Below are some records. Copy every line in them that holds "Blender".

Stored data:
• • • • • • •

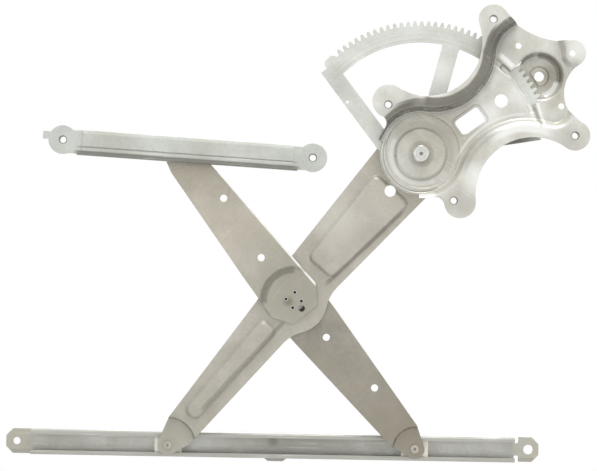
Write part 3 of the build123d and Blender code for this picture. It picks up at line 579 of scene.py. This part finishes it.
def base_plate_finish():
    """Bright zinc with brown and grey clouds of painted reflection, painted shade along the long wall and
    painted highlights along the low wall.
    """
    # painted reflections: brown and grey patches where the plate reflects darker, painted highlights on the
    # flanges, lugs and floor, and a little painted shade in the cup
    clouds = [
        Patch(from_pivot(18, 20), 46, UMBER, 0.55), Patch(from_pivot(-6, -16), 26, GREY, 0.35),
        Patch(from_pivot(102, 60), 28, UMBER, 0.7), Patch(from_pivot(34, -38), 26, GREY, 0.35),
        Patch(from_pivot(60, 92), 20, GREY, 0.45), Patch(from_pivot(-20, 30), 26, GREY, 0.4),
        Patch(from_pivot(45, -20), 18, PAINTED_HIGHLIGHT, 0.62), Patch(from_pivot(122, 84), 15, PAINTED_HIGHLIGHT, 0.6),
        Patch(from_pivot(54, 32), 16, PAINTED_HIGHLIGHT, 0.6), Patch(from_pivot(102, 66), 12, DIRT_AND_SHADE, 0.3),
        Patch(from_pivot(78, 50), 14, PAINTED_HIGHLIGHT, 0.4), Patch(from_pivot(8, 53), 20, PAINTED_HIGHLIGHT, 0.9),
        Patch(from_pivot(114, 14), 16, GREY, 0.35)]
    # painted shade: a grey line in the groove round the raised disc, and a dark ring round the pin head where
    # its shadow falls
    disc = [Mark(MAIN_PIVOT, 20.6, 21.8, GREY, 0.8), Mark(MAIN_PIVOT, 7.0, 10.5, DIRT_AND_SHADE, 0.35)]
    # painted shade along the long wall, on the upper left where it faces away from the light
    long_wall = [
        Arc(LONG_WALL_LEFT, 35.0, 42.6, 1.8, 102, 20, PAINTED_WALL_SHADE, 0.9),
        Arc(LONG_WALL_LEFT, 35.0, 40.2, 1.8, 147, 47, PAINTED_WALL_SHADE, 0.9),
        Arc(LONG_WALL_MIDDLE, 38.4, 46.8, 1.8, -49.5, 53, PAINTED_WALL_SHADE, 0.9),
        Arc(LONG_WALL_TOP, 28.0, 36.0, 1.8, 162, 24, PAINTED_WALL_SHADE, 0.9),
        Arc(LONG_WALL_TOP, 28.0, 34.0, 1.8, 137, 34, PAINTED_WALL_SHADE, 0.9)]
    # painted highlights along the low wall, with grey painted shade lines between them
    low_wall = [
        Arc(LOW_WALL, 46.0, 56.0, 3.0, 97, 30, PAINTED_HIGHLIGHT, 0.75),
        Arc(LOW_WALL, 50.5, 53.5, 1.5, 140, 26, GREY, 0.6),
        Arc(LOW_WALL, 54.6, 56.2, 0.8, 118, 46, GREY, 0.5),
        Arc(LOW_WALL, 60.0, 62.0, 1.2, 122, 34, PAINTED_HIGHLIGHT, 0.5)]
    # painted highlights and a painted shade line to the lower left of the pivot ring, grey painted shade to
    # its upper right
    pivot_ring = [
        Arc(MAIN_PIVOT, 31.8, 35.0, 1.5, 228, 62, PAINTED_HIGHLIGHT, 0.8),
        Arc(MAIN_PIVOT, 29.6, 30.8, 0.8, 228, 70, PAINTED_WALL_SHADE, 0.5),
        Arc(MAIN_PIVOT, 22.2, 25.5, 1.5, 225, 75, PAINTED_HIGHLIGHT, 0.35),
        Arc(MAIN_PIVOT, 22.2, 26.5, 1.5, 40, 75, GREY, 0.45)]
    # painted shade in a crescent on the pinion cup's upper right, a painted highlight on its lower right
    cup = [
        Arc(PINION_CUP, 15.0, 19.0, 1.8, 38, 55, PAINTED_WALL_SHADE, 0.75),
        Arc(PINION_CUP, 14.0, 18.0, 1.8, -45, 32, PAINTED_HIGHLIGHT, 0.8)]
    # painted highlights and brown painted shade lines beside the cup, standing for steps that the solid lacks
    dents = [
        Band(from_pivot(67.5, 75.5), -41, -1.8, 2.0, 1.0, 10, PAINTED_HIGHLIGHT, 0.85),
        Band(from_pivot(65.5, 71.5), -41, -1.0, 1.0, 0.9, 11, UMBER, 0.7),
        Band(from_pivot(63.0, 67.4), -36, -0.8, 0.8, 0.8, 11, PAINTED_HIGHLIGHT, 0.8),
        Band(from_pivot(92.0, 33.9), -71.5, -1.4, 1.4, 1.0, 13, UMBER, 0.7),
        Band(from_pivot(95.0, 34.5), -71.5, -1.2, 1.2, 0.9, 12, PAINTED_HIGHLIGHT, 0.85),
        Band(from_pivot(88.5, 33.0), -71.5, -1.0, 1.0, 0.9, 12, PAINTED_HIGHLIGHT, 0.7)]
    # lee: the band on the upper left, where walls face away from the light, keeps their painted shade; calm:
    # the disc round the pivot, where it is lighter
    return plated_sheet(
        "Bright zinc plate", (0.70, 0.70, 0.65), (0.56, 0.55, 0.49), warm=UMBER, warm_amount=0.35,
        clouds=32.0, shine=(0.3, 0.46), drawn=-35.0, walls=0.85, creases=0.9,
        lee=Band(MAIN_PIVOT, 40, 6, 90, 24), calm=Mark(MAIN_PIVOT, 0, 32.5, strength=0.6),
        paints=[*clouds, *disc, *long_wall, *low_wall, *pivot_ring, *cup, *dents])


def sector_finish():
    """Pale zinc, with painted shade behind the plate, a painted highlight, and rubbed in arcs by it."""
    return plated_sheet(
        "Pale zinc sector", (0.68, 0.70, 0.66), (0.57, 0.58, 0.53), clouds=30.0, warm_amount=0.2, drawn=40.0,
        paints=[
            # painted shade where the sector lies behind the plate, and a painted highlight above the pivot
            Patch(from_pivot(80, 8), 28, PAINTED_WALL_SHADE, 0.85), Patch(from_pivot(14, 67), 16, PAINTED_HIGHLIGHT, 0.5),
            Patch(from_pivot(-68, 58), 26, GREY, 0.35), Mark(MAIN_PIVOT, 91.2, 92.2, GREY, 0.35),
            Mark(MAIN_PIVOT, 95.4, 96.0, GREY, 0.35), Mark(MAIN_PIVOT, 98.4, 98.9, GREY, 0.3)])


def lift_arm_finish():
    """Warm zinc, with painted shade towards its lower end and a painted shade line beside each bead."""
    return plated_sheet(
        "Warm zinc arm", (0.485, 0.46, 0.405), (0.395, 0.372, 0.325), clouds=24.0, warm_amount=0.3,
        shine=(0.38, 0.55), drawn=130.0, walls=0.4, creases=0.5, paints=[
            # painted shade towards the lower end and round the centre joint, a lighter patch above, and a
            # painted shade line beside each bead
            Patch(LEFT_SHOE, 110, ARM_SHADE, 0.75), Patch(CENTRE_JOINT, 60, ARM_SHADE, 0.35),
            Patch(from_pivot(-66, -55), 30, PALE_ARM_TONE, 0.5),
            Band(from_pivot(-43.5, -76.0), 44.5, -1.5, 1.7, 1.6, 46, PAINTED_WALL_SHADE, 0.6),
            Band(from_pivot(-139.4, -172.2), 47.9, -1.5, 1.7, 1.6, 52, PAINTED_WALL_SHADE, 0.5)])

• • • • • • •

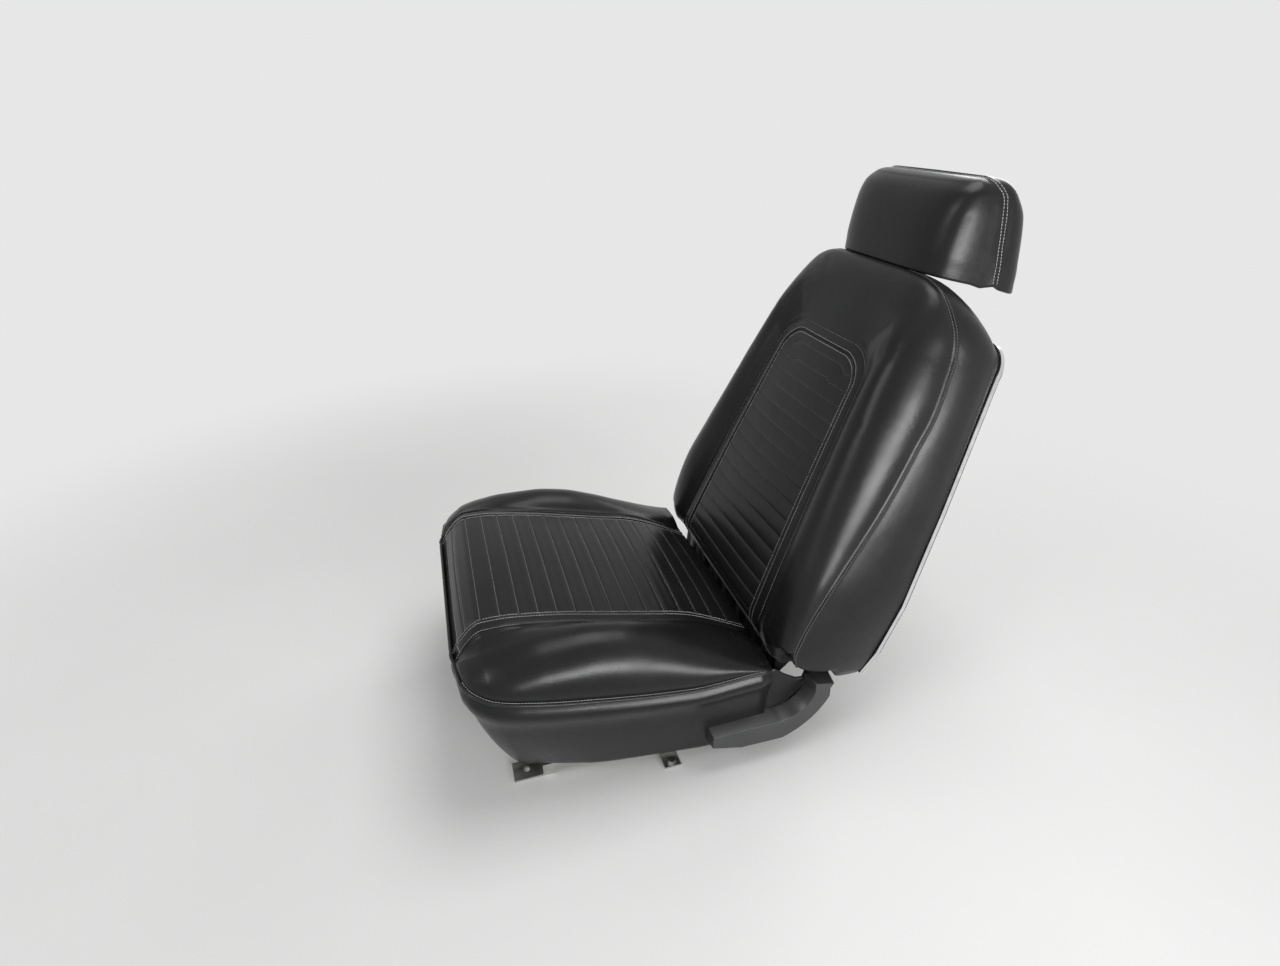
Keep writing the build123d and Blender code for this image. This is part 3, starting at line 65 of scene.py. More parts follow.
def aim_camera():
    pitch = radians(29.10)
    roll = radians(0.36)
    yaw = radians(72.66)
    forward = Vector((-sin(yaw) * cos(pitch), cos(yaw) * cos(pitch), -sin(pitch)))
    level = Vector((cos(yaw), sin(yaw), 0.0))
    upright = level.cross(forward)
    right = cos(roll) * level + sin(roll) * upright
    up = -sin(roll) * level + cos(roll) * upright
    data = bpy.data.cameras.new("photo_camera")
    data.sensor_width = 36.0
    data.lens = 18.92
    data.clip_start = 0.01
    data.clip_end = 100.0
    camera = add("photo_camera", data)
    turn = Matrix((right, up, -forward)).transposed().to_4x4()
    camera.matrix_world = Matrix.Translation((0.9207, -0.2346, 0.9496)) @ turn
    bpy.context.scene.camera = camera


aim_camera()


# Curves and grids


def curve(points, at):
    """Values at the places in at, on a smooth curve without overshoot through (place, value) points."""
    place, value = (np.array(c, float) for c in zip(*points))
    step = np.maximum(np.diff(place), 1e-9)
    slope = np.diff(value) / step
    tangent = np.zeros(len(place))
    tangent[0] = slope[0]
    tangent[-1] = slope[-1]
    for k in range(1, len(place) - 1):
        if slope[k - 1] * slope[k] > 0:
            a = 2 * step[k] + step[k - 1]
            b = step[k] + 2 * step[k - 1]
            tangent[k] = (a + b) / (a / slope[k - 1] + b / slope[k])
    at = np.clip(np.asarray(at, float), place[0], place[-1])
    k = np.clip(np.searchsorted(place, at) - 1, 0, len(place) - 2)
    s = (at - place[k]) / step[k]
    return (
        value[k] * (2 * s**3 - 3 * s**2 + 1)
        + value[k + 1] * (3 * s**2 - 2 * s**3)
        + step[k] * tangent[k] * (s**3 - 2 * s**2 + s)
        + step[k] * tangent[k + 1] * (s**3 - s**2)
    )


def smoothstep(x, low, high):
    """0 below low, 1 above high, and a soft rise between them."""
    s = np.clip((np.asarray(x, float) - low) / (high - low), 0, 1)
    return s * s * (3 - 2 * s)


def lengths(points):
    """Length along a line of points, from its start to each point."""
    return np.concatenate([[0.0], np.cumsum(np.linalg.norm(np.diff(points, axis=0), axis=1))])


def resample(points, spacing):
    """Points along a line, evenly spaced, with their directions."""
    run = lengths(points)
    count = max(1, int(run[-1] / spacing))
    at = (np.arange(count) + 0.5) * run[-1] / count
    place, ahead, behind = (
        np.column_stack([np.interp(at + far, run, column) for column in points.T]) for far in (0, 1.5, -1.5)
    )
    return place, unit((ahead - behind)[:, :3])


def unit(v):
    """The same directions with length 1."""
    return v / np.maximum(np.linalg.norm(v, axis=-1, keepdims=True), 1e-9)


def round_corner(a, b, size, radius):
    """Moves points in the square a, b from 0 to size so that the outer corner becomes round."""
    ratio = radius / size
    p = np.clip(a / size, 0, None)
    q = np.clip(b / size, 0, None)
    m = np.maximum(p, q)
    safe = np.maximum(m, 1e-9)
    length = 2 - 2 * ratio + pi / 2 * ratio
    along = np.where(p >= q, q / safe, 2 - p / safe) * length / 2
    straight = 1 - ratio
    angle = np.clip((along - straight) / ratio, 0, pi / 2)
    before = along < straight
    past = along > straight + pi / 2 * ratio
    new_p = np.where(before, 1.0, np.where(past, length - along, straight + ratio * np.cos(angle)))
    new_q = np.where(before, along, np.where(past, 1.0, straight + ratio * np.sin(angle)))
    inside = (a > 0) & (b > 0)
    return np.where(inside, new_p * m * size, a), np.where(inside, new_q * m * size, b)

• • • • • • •

Solution to the exercise ▸
Write part 3 of the build123d and Blender code for this picture. It picks up at line 579 of scene.py. This part finishes it.
Keep writing the build123d and Blender code for this image. This is part 3, starting at line 65 of scene.py. More parts follow.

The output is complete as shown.